The book of Hebrews uses similar logic at several points. After explaining a concept, the author says, Therefore let us hold fast to our confession, therefore let us approach the throne with confidence, therefore let us encourage one another. He sees a close connection between ideas and consequences, between doctrine and practice.
Need for an accurate view
Since the way we think about God affects the way we live, we want to have the best understanding of God we can. If we think of God as a powerful physical being, then we will tend to focus on physical life, on external behavior, on a future based on physical things. We will tend to neglect spiritual qualities such as grace and love, and give little attention to concepts such as the heavenly and the eternal.
On the other hand, when we think of God as eternal and triune, then we see a God for whom relationships are essential to his very being, for whom love is essential, a God who gives himself when he gives his Son, a God who lives within us when his Spirit is in us.
The triune God is a God who has fellowship with us directly, not through intermediaries. In contrast, a God who is only Father, but not Father, Son and Holy Spirit, unity in Trinity, is more likely to be seen as aloof, distant, legalistic, stressing law rather than mercy. This is how many people view God. If such a God sent his Son to die on the cross, he would be sending another being to appease his angry judgment, rather than (as actually happened) taking humanity into his own being and redeeming it through union with his own sinless Son, with whom he, with the Spirit, is one God.
It is not my intention here to discuss the nature of God in detail. We have already published quite a bit of material on that, and it is on our website. We have an article summarizing it and listing a number of books for further study (“An Introduction to God”). It highlights two qualities of God – his greatness and his goodness. God always uses his enormous power to further his covenant of love and grace toward his people. He is gentle, loving, slow to anger and full of mercy.
Here, I want to focus on the “so what” question. How is this relevant to us? What difference does it make in our lives? How do we respond to a God who is simultaneously powerful and gentle? When we realize that God has all power to do anything he wants, and that he always uses it for the good of humanity, then we can have absolute confidence that we are in good hands.
He has both the ability and the covenanted purpose to work all things, including all our rebellion, hatred and betrayal against him and one another, toward our redemption and glorification in Jesus Christ. He is completely trustworthy – worthy of our trust.
When we are in the midst of trials, sickness, suffering and even dying, we can be confident that God is still with us, that he cares for us, that he has everything under control. It may not look like it, and we certainly do not feel in control, but we can be confident that God isn’t caught off guard. He can and does redeem any situation, any misfortune, for our good.

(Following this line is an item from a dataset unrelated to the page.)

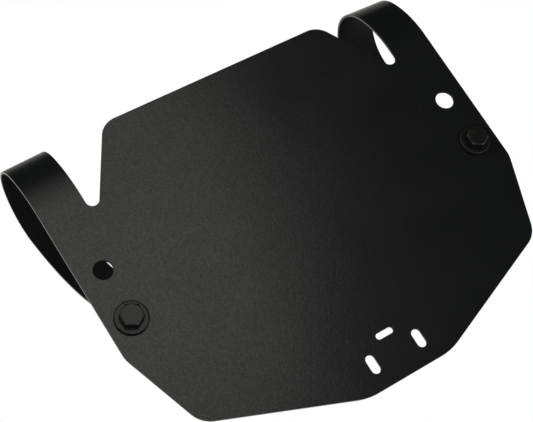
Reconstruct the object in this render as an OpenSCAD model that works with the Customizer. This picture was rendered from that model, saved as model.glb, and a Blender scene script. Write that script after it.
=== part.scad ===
// Racing number board folded from one sheet: a flat many-sided board with a strap at each side.
// Each strap loops back over a handlebar, comes down behind the board and is bolted flat to its back.
// The origin is on the axis of the loops, midway between them. X runs to the right, Z up,
// and the face of the board looks along -Y.

/* [Sheet] */
// Thickness of the sheet
sheet_t = 1.2; // [0.8:0.1:1.6]
// Gap that the springy sheet leaves between the board's back and each lapped strap end
lap_gap = 0.1; // [0.05:0.05:0.3]

/* [Board outline] */
// Width across both straps, at the height where they start to bend back
board_w = 220.8; // [212:0.2:236]
// Height from the bottom edge to the top edge
board_h = 174.6; // [170:0.2:182]
// Width of the top edge, between its sharp corners
top_w = 123.2; // [112:0.2:128]
// Lean of the panel's upper sides from the vertical, in degrees
side_lean = 30.7; // [28:0.1:32]
// Height of the side corners, below which the board tapers in
side_corner_h = 68.2; // [60:0.2:74]
// Height of the lower corners
low_corner_h = 27.5; // [22:0.2:36]
// Distance of the lower corners in from the straps' outer edges
low_corner_inset = 16.3; // [12:0.1:22]
// Width of the bottom edge, between its blunt corners
bottom_w = 46.6; // [44:0.2:60]
// Rounding of the two top corners
top_corner_r = 11; // [4:0.5:16]
// Rounding of the side corners
side_corner_r = 15; // [5:1:30]
// Rounding of the lower corners
low_corner_r = 13; // [5:0.5:20]
// Rounding of the blunt corners of the bottom edge
bottom_corner_r = 30; // [10:1:45]
// Rounding at the bottom of the notch between the panel and each strap
notch_r = 3.3; // [2.4:0.1:3.6]

/* [Straps] */
// Width of each strap
strap_w = 22.2; // [20:0.1:24]
// Outward lean of the straps from the vertical, in degrees
strap_lean = 1.1; // [0:0.1:1.6]
// Tilt of the loops, with their inner ends up, in degrees
loop_tilt = 2; // [0:0.1:2.4]
// Inward lean of the outer edge behind the loop's top, in degrees
tail_lean = 2.8; // [2:0.1:3.4]
// Inward lean of the inner edge behind the loop's top, in degrees
tail_inner_lean = 1.7; // [1.1:0.1:2.4]
// Height of the loops' axis above the bottom edge
loop_axis_h = 161.2; // [158:0.2:164]
// Outer radius of the round part of the loop
round_r = 22.1; // [21:0.1:23]
// Turn of the round part forward of the loop's top, in degrees
round_front_turn = 21.4; // [16:0.1:26]
// Turn of the round part behind the loop's top, in degrees
round_back_turn = 109.5; // [106:0.1:113]
// Outer radius of the crown, between the round part and the shoulder
crown_r = 25.2; // [23:0.1:27]
// Turn of the crown, in degrees
crown_turn = 37.8; // [34:0.1:41]
// Outer radius of the shoulder, where the strap leaves the flat board
shoulder_r = 50; // [46:0.5:54]
// Outer radius of the long curve that comes down behind the board
tail_r = 128; // [120:1:136]
// Radius of the reverse bend that lays the strap's end flat on the board's back
heel_r = 4.5; // [3.5:0.1:6]
// Length of the strap's end past its bolt
tail_past_bolt = 11; // [9:0.5:14]
// Rounding of the corners of the strap's end
tail_corner_r = 6; // [3:0.5:8]

/* [Holes] */
// Diameter of the spare hole in each side of the board
spare_hole_d = 9.4; // [6:0.1:11]
// Distance of the spare holes in from the straps' outer edges
spare_hole_inset = 12.5; // [10:0.1:13]
// Height of the spare holes above the bolts
spare_hole_rise = 25.9; // [22:0.1:32]
// Length of the tie slots, with their round ends
slot_l = 9.3; // [7:0.1:11]
// Width of the middle slot, which lies across the board
mid_slot_w = 3.1; // [2:0.1:4.5]
// Height of the middle slot above the bottom edge
mid_slot_h = 22; // [20:0.1:26]
// Width of the two side slots, which stand upright
side_slot_w = 4.6; // [3:0.1:5.5]
// Distance between the side slots
side_slot_pitch = 25.9; // [20:0.1:32]
// Height of the middle of the side slots above the bottom edge
side_slot_h = 12.3; // [10:0.1:14]

/* [Fasteners] */
// Thread diameter of the bolts
bolt_d = 6; // [5:0.5:6.5]
// Length of the bolts under their heads
bolt_l = 16; // [15:0.5:20]
// Distance of the bolts in from the straps' outer edges
bolt_inset = 12; // [10.5:0.1:12.5]
// Play of the bolts in the holes of the board, the straps and the washers, in diameter
bolt_play = 0.6; // [0.3:0.1:1]
// Play of the bolts in the threads of the nuts, in diameter
thread_play = 0.1; // [0.04:0.02:0.2]
// Width across the flats of the bolt heads
head_af = 10; // [9:0.5:11]
// Height of the bolt heads
head_h = 4; // [3:0.1:5]
// Width across the flats of the nuts
nut_af = 10; // [9:0.5:11]
// Height of the hexagon of the nuts
nut_h = 5; // [4:0.1:6]
// Height of the collar that holds the nuts' locking ring
nut_collar_h = 1.3; // [0.8:0.1:2]
// Diameter of the washers in front, under the bolt heads
front_washer_d = 16; // [14:0.5:18]
// Thickness of the washers in front
front_washer_t = 1.5; // [1:0.1:2]
// Diameter of the washers behind, under the nuts
rear_washer_d = 12; // [11:0.5:14]
// Thickness of the washers behind
rear_washer_t = 1.6; // [1:0.1:2]
// Clearance between the heel bend and the rim of the washer behind
heel_clear = 1.2; // [0.4:0.1:2]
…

We need never doubt God’s love for us. “God demonstrates his own love for us in this: While we were still sinners, Christ died for us” (Romans 5:8). “This is how we know what love is: Jesus Christ laid down his life for us” (1 John 3:16). The God who did not spare his own Son can be counted on to give us through his Son everything we need for eternal happiness.
God did not send somebody else: The Son of God, essential to the Godhead, became human so that he could die for us and rise again for us (Hebrews 2:14). We were redeemed not by the blood of animals, not by the blood of a very good man, but by the blood of the God who became human.
We can be confident that he loves us. Every time we take communion, we are reminded of the extent of his love for us – both of his death wherein we are forgiven, and his resurrection wherein we are given union with him and presented holy and blameless to God. He has earned our trust.
“God is faithful,” Paul tells us. “He will not let you be tempted beyond what you can bear” (1 Corinthians 10:13). “The Lord is faithful, and he will strengthen and protect you from the evil one” (2 Thessalonians 3:3). Even “if we are faithless, he will remain faithful” (2 Timothy 2:13). He is not going to change his mind about wanting us, about calling us, about being merciful to us. “Let us hold unswervingly to the hope we profess, for he who promised is faithful” (Hebrews 10:23).
He has made a commitment to us, a covenant with us, to redeem us, to give us eternal life, to love us forever. He will not be without us. He is trustworthy, but how do we respond to him? Do we worry? Do we struggle to be worthy of his love? Or do we trust him?
We need never doubt God’s power, either. This is shown in the resurrection of Jesus from death. This is the God who has power over death itself, power over all the beings he created, power over all other powers (Colossians 2:15). He triumphed over all things through the cross, and this is demonstrated through his resurrection. Death could not hold him, for he is the author of life (Acts 3:15).
The same power that raised Jesus from death will also give immortal life to us (Romans 8:11). We can trust that he has the power, and the desire, to fulfill all his promises toward us. We can trust him with everything – and that’s a good thing, since it is foolish to trust in anything else.
Of ourselves, we will fail. Left to itself, even the sun will fail. Our only hope is in a God who has power greater than the sun, greater than the universe, more faithful than time and space, full of love and faithfulness toward us. We have that sure hope in Jesus our Savior.